Sennett does not think that craftsmanship has vanished from our world. On the contrary, as another critic noted, it has merely migrated to other regions of human enterprise, “so that the delicate form of skilled cooperation that once produced a cathedral now produces the Linux software system” – or, in the case of architects who take part in integrated practice, their work in BIM. The subject of craft has been all but excluded to date from discussions about building information modeling (BIM) and this poses a liability and potential hazard for architects – for therein resides our dedication, passion and resolve.

Hannah Arendt’s book, The_Human_Condition, published 50 years ago, distinguishes between labor, work, and action, explores the implications of these distinctions and affirms the value of human beings speaking openly and candidly to each other. In the book Arendt (1906-1975) famously distinguishes between Animal laborans and Homo faber, between labor and work. Labor is, according to Arendt, those human activities whose main aim is to allow men to survive, belong to the private sphere, and while the human being strives painstakingly to perform them, is not free. As Sennett – Arendt’s student in the 60’s – points out Animal laborans is akin to the beast of burden, “a drudge condemned to routine.” Here the derogatory term “CAD-jockey” comes to mind, one who envisions spending their working lives in front of a monitor churning out construction documents. Animal laborans: they’re the ones who, working alone, take the work as an end in itself.

With Homo faber, on the other hand, one imagines men and women doing work together and in doing so making a life in common. This is the public sphere, where men, after having provided for themselves and their families what was needed to continue, can at last be free. The name according to Sennett implies a higher way of life, one in which we stop producing and start discussing and judging together. It is in this word – together – that we find the seeds for collaboration and for integrated practice.

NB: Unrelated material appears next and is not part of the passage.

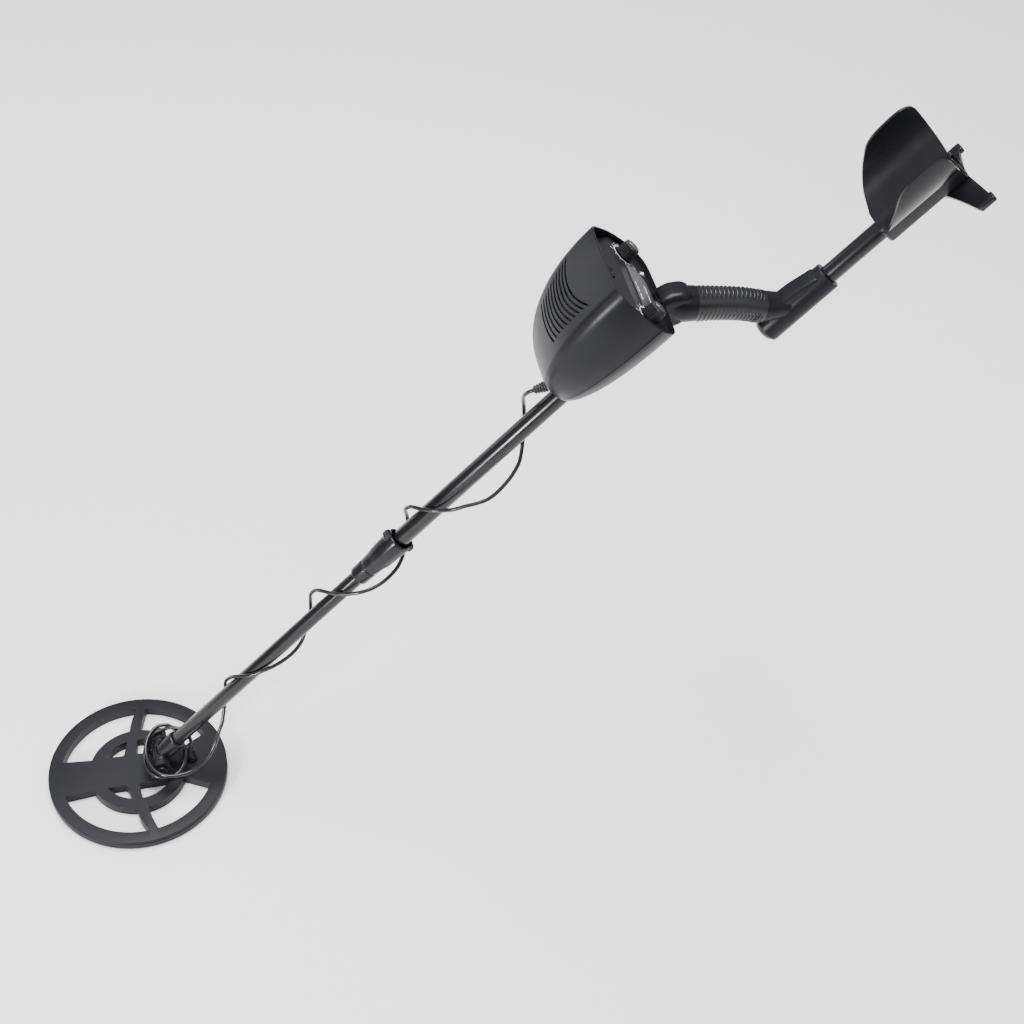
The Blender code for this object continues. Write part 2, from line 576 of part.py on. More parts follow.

BIM is More Artifact than Fact, More Art than Artifact

Look around your office – it is easy to spot those who see themselves as Animal laborans and conversely those who see their role as Homo faber. You can sense it in their attitudes toward their work, their mindset in the way they tackle the challenge of learning –or familiarizing themselves with – new technologies and workflows. If you observe carefully, you can even detect it in their posture, in the way they approach their work and each other. As Sennett argues, as with Gladwell and Geoff_Colvin, motivation matters more than talent. The architect must imagine herself engaged with the model, the input of information no less an act of the imagination than the shaping of clay into new worlds for others to engage in and be inspired by. The architect has to find her inner, intelligent craftsman. If it can be reduced to a formula, as Arendt would have it,

bim = Animal laborans

BIM = Homo faber

where BIM enables integrated practice. The combination of speech and action the book calls for is the perfect prescription for integrated practice or IPD: architects working together with others, collaborating toward a common goal.

Sennett sees it differently and challenges his teacher’s definition of Labor as being too limited, slighting the practical man and woman at work, and offers a more balanced view – where thinking and feeling are contained within the process of making. Such is the student’s prerogative. Some architects complain that BIM – in being so fact-based and answer-hungry – makes them less creative, describing their work as “feeding the beast.” Here again we find Arendt’s Animal laborans, for whom the mind engages once the labor is done, and Sennett is right to push further.

When Sennett writes “leaving the public to ‘sort out the problem’ after the work is done means confronting people with usually irreversible facts,” and “engagement must start earlier, requires a fuller, better understanding of the process by which people go about producing things,” he could have been describing BIM, and IPD, the process it enables. IPD fulfills the promise and dictates of BIM just as Homo faber provides something for Animal laborans to aspire to.  

One of Arendt’s great themes is her sense of the decline of the public realm, the realm where action takes place. With the growing use of BIM, and through it integrated practice, architects once again have an opportunity to find themselves working in – and positively influencing if not creating – the public realm.